Он свёртывается в комок, натягивает на себя тёплое байковое одеяло и в полудремоте начинает мечтать под треск ярко горящей печки, затопленной Никитой. Юнкерская жизнь представляется ему каким-то неприятным сном. «Ведь вот как недавно это было: бьёт барабан над самым ухом, вскакиваешь, дрожишь от холода…» За этими воспоминаниями встают другие, тоже не особенно приятные. Бедность, жалкая обстановка мелких чиновников, всегда угрюмая мать, высокая тощая женщина со строгим выражением на худом лице, постоянно точно будто бы говорившем: «пожалуйста, я не позволю всякому оскорблять меня!» Куча братьев и сестёр, ссоры между ними, жалобы матери на судьбу и брань между нею и отцом, когда он являлся пьяным… Гимназия, в которой было так трудно учиться, несмотря на все старания; товарищи, преследовавшие его и неизвестно по какой причине называвшие его крайне обидным названием — «селёдкой»; невыдержанный экзамен из русского языка; тяжёлая, унизительная сцена, когда он, исключённый из гимназии, пришёл домой весь в слезах. Отец спал на клеёнчатом диване пьяный, мать возилась в кухне у печки, готовя обед. Увидя Сашу, входящего с книжками и в слезах, она поняла, что случилось, и набросилась на мальчугана с ругательствами, потом кинулась к отцу, разбудила его, втолковала ему, в чем дело, и отец побил мальчика.

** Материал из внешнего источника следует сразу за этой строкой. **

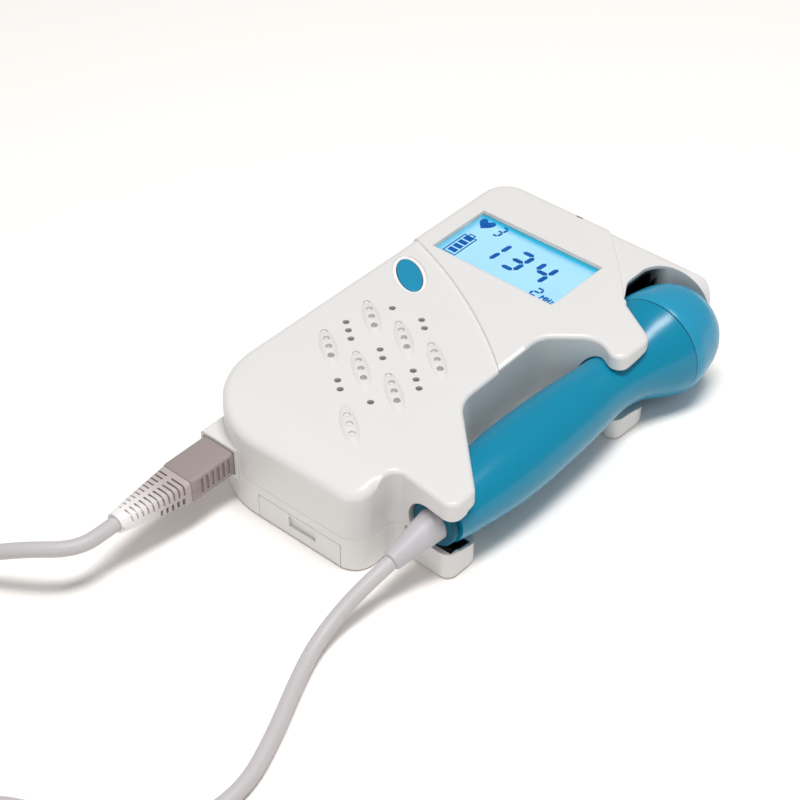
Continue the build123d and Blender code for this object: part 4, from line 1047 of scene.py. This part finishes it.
def rounded_section(half_width, half_height, radius, steps, dent=0.0):
    """A rounded rectangle in (across, up), with a fine line let into the middle of its sides."""
    points = []
    for quarter, (sx, sy) in enumerate(((1, 1), (-1, 1), (-1, -1), (1, -1))):
        across, up = sx * (half_width - radius), sy * (half_height - radius)
        for i in range(steps + 1):
            angle = math.radians(90 * quarter + 90 * i / steps)
            points.append((across + radius * math.cos(angle), up + radius * math.sin(angle)))
        if sx * sy < 0:
            side = sx * half_width
            points += [
                (side, SEAM_HALF * sy), (side - sx * dent, 0.0), (side, -SEAM_HALF * sy)]
    return points


def boot_section(y):
    """Middle and half sizes of the boot at a place along it."""
    near, far = BOOT_STATIONS[:2] if y > BOOT_STATIONS[1][0] else BOOT_STATIONS[1:]
    share = (y - near[0]) / (far[0] - near[0])
    return [a + (b - a) * share for a, b in zip(near[1:], far[1:])]


class DOPPLER_OT_plug(bpy.types.Operator):
    """Make the plug's housing with its grip ribs, and the boot with its flex slits"""
    bl_idname = "doppler.plug"
    bl_label = "Plug and boot"

    def execute(self, context):
        self.make_housing()
        self.make_boot()
        return {"FINISHED"}

    def make_housing(self):
        """The housing, with grooves in its sides and openings for its contacts."""
        across, up = (PLUG_LEFT + PLUG_RIGHT) / 2, (PLUG_LOW + PLUG_TOP) / 2
        wide, high = (PLUG_RIGHT - PLUG_LEFT) / 2, (PLUG_TOP - PLUG_LOW) / 2
        solid = loft([
            [at(across + a, y, up + b)
             for a, b in rounded_section(wide - less, high - less, 1.0, 6, dent=SEAM_DENT)]
            for y, less in HOUSING_STATIONS
        ])
        housing = make_piece("plug_body", solid, "plug_grey", body="plug",
                             sharp=PLUG_SHARP)
        cuts = [
            slab((side, GRIP_FIRST - GRIP_PITCH * index, up + 0.3), (0.42, 0.5, 2.6))
            for index in range(GRIPS) for side in (PLUG_LEFT, PLUG_RIGHT)
        ]
        cuts += [
            slab((across - 4.0 + CONTACT_PITCH * index, PLUG_FACE, up), (0.8, 4.85, 0.8))
            for index in range(CONTACTS)
        ]
        carve(housing, cuts)
        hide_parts("plug_housing")

    def make_boot(self):
        """The boot, which narrows round the cord, with its slits, notches and bore."""
        start = BOOT_STATIONS[0][0]
        rings = []
        for i in range(BOOT_STEPS + 1):
            share = i / BOOT_STEPS
            y = start + (BOOT_END - start) * share
            x, z, wide, high = boot_section(y)
            section = rounded_section(wide, high, min(1.1 + 1.7 * share, high - 0.05), 8)
            rings.append([at(x + a, y, z + b) for a, b in section])
        boot = make_piece("plug_boot_slit", loft(rings), "boot_grey", body="plug",
                          sharp=PLUG_SHARP)
        cuts = []
        for index in range(SLITS):
            y = SLIT_FIRST - SLIT_PITCH * index
            x, z, wide, high = boot_section(y)
            cuts += [
                slab((x + wide * 0.58, y, z + high), (wide * 0.5, 0.28, 0.8)),
                slab((x + wide, y, z + high * 0.55), (0.8, 0.28, high * 0.5)),
                slab((x - wide * 0.67, y, z + high), (wide * 0.42, 0.28, 0.8)),
                slab((x - wide, y, z + high * 0.7), (0.8, 0.28, high * 0.4)),
            ]
        for index in range(NOTCHES):
            y = NOTCH_FIRST - NOTCH_PITCH * index
            x, z, wide, high = boot_section(y)
            cuts += [
                slab((x + side * wide, y, z - high * 0.45), (1.3, 0.42, high * 0.32))
                for side in (-1, 1)
            ]
        cuts.append(loft([
            [at(BOOT_X + BORE_RADIUS * c, y, BOOT_Z + BORE_RADIUS * s) for c, s in circle(48)]
            for y in (BORE_FAR, BORE_NEAR)
        ]))
        carve(boot, cuts)
        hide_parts("plug_boot")


# ---------- stage

FLOOR_HALF = 3.0
LIGHTS = (
    # name and setting, width and depth, and place, in metres, of each light over the object
    ("key_light", "key", 0.55, 0.24, (0.14, -0.06, 1.0)),
    ("side_light", "side", 0.8, 0.8, (-1.0, -0.15, 0.45)),
    ("front_light", "front", 1.6, 0.5, (0.25, -1.1, 0.30)),
)
CAMERA_AZIMUTH, CAMERA_ELEVATION, CAMERA_ROLL = (
    math.radians(41.2), math.radians(40.13), math.radians(-0.1))
CAMERA_TARGET = (34.6, 48.0, 15.0)
CAMERA_DISTANCE = 0.5316
CAMERA_SENSOR, CAMERA_LENS = 36.0, 86.9


class DOPPLER_OT_stage(bpy.types.Operator):
    """Set up the floor, the studio light and the camera"""
    bl_idname = "doppler.stage"
    bl_label = "Stage"

    def execute(self, context):
        settings = context.scene.doppler_stage
        self.add_floor(settings)
        self.add_lights(context.scene, settings)
        self.add_camera(context.scene)
        context.scene.view_settings.view_transform = "Standard"
        return {"FINISHED"}

    def add_floor(self, settings):
        """A wide flat floor."""
        mesh = bpy.data.meshes.new("floor")
        corners = plate(-FLOOR_HALF, -FLOOR_HALF, FLOOR_HALF, FLOOR_HALF)
        mesh.from_pydata([(x, y, 0) for x, y in corners], [], [(0, 1, 2, 3)])
        mesh.materials.append(plastic("Floor", settings.floor, roughness=0.9, bump=0.0, mottle=2.0,
                                      shade=settings.floor))
        new_object("floor", mesh)

    def add_lights(self, scene, settings):
        """The even light all round, and the area lights, which all face the origin."""
        world = bpy.data.worlds.new("Surround")
        world.use_nodes = True
        ground = world.node_tree.nodes["Background"].inputs
        ground["Color"].default_value = WHITE
        ground["Strength"].default_value = settings.surround
        scene.world = world
        for name, setting, wide, deep, place in LIGHTS:
            light = bpy.data.lights.new(name, "AREA")
            light.energy = getattr(settings, setting)
            light.shape = "RECTANGLE"
            light.size = wide
            light.size_y = deep
            lamp = new_object(name, light)
            lamp.location = place
            lamp.rotation_euler = (-Vector(place)).to_track_quat("-Z", "Y").to_euler()

    def add_camera(self, scene):
        """The camera, looking at its target from its azimuth and elevation."""
        level = math.cos(CAMERA_ELEVATION)
        back = Vector((
            math.sin(CAMERA_AZIMUTH) * level, -math.cos(CAMERA_AZIMUTH) * level,
            math.sin(CAMERA_ELEVATION),
        ))
        right = Vector((math.cos(CAMERA_AZIMUTH), math.sin(CAMERA_AZIMUTH), 0.0))
        up = back.cross(right)
        cos, sin = math.cos(CAMERA_ROLL), math.sin(CAMERA_ROLL)
        matrix = Matrix((right * cos + up * sin, up * cos - right * sin, back))
        matrix = matrix.transposed().to_4x4()
        matrix.translation = at(*CAMERA_TARGET) + back * CAMERA_DISTANCE
        data = bpy.data.cameras.new("camera")
        data.sensor_fit = "HORIZONTAL"
        data.sensor_width = CAMERA_SENSOR
        data.lens = CAMERA_LENS
        data.clip_start = 0.01
        camera = new_object("camera", data)
        camera.matrix_world = matrix
        scene.camera = camera


class DOPPLER_OT_finishes(bpy.types.Operator):
    """Make the materials and give every part its own"""
    bl_idname = "doppler.finishes"
    bl_label = "Finishes"

    def execute(self, context):
        make_finishes(context.scene)
        dress_nodes()
        return {"FINISHED"}


# ---------- add-on

class DOPPLER_PT_panel(bpy.types.Panel):
    """Lists the steps that dress the monitor"""
    bl_idname = "DOPPLER_PT_panel"
    bl_label = "Fetal doppler monitor"
    bl_space_type = "VIEW_3D"
    bl_region_type = "UI"
    bl_category = "Doppler"

    def draw(self, context):
        for step in STEPS:
            self.layout.operator(step.bl_idname)


STEPS = (
    DOPPLER_OT_finishes,
    DOPPLER_OT_stage,
    DOPPLER_OT_plug,
    DOPPLER_OT_cord,
    DOPPLER_OT_display,
    DOPPLER_OT_button,
)
SETTINGS = {
    "doppler_cord": CordSettings,
    "doppler_case": CaseSettings,
    "doppler_display": DisplaySettings,
    "doppler_probe": ProbeSettings,
    "doppler_stage": StageSettings,
}


def register():
    """Registers the settings, the steps and the panel."""
    for name, group in SETTINGS.items():
        bpy.utils.register_class(group)
        setattr(bpy.types.Scene, name, PointerProperty(type=group))
    for step in STEPS:
        bpy.utils.register_class(step)
    bpy.utils.register_class(DOPPLER_PT_panel)


def unregister():
    """Takes everything away that register added."""
    bpy.utils.unregister_class(DOPPLER_PT_panel)
    for step in reversed(STEPS):
        bpy.utils.unregister_class(step)
    for name, group in SETTINGS.items():
        delattr(bpy.types.Scene, name)
        bpy.utils.unregister_class(group)


def main():
    """Registers the add-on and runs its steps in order."""
    register()
    for step in STEPS:
        family, name = step.bl_idname.split(".")
        getattr(getattr(bpy.ops, family), name)()


if __name__ == "__main__":
    main()
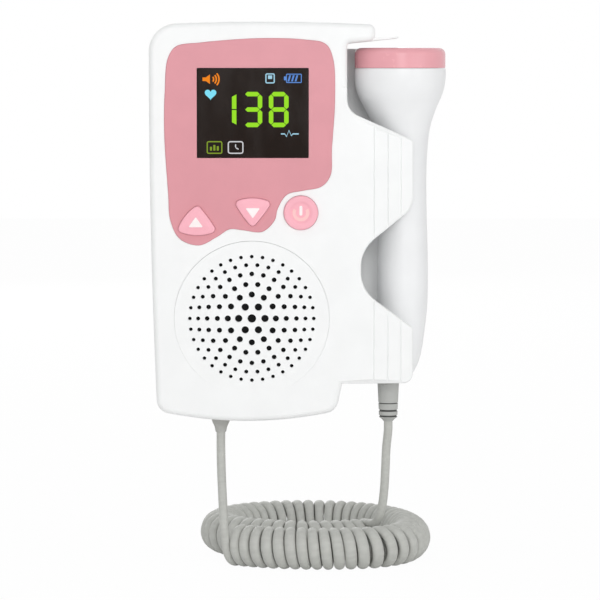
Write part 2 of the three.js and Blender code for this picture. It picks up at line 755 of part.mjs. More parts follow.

Саше было тогда пятнадцать лет. Через два года он поступил на правах вольноопределяющегося в военную службу, а к двадцати годам был уже самостоятельным человеком, прапорщиком пехотного полка…
«Хорошо, — думается ему под одеялом. — Сегодня вечером в клуб… танцы…»
И представляется Александру Михайловичу зала офицерского клуба, полная света, жары, музыки и барышень, которые сидят целыми клумбами вдоль стен и только ждут, чтобы ловкий молодой офицер пригласил на несколько туров вальса. И Стебельков, щёлкнув каблуками («жаль, чёрт возьми, шпор нет!»), ловко изгибается пред хорошенькою майорскою дочерью, грациозно развесив руки, говорит: «Permettez» [позвольте] и майорская дочь кладёт ему ручку около эполета, и они несутся, несутся… «Да, это не то, что — селёдка. И как глупо, ну почему я селёдка? Вот те-то, не селёдки, там где-нибудь на первом курсе в университете сидят, голодают, а я… И чего это они непременно в университет? Положим, что жалованья судебный следователь или доктор получает побольше моего, но ведь сколько времени нужно добиваться… и все на свой счёт живи. То ли дело у нас: только поступи в училище, а там уж сам поедешь; если будешь хорошо служить, то можно и до генерала… Ух, тогда задал бы я!..» Александр Михайлович и сам не высказал себе, кому бы именно он задал, но воспоминание о «не селёдках» в это мгновение мелькнуло у него в душе.
— Никита! — кричит он. — Чай у нас есть?!
— Никак нет, ваше благородие, весь вышел.
— Сходи, возьми осьмушку. — Он достаёт из-под подушки новенький кошелёк и даёт Никите деньги.
Никита идёт за чаем. Александр Михайлович продолжает свои размышления, и пока Никита вернулся с чаем, барин уже успел снова уснуть.
— Ваше благородие, ваше благородие! — шепчет Никита.